“Now who you jivin’ with that cosmik debris?”
My first sight of Minneapolis was from the car of a jovial Ojibwe woman who had picked me up outside the city and brought me to the Phillips neighborhood, and my first experience of the Native community there was when she dropped me off outside the Hi-Lake liquor store, pointed to a guy, and said, “Look, there’s an Ojibwe now! You can tell because he’s got no butt!” I had heard good things about the city, and over the next few days it grabbed the heart of this gnarly vagabond. On the basis of little more than a nice bike ride around the city with an old college crush, an evening in one of the many fine South Minneapolis community houses, and a bookstore where the prominently displayed books were about how to forage wild edible plants, I moved there. I had seen enough to know the place felt right. I was as free of personal connections in town as a Swedish immigrant freshly arrived from Ellis Island. But like that Swede, I found I did know some people who could help me get situated after all. A college friend of mine recommended I call Erica, a college friend of hers who I’d never known. Erica was living in a community house, and one of the few firm convictions I held at the time was that, for however long I was going to live in a city, I wanted to live in community. I had barely been in Minneapolis three weeks and already it seemed things might be coming together.
The first time I visited Sprout House was during their weekly open-to-the-community morning meditation. I skipped the meditation that day because meditation smelled too much like woo-woo; I came to the breakfast afterwards instead.

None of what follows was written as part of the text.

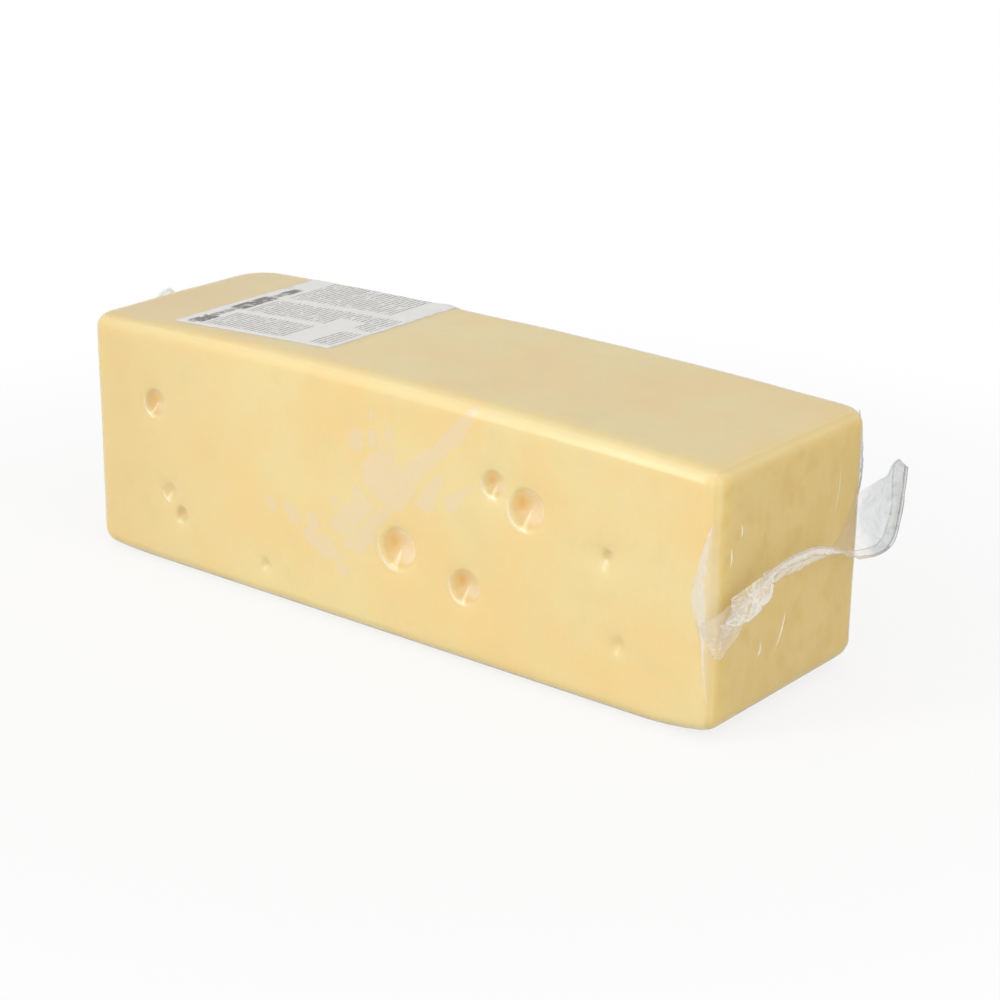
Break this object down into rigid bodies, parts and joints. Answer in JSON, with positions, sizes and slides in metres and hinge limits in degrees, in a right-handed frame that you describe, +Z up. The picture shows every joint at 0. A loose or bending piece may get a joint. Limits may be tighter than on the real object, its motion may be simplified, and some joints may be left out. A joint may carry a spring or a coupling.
{
  "type": "emmental cheese block",
  "caption": "Loaf-shaped block of holey hard cheese, shrink-wrapped in clear vacuum film with wavy welded end seals and a paper label on top.",
  "frame": {"origin": "middle of the flat base that the block lies on", "axes": "+X along the block to the end with the flared seal, +Y towards the back, away from the side shown, +Z up"},
  "size_m": [0.3169, 0.1035, 0.1006],
  "materials": {
    "cheese": "satin",
    "film": "gloss",
    "label_paper": "matte"
  },
  "bodies": {
    "root": {"cheese_block": "cheese", "end_seal_right": "film", "end_seal_left": "film", "label": "label_paper"}
  },
  "joints": []
}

There was a painting of a lotus blossom on the wall, and one attendee was a guy sitting on the living room floor wearing a wire-frame pyramid on his head. He said it helped concentrate energy into him. I immediately began developing misgivings. I’ve always been severely allergic to woo-woo. But the Sprouts clarified that going to meditation was entirely optional. Also, the pyramid-head guy didn’t actually live there. (I only ever saw him one more time, in passing.) And I had to admit everyone there seemed like great people. So I moved in.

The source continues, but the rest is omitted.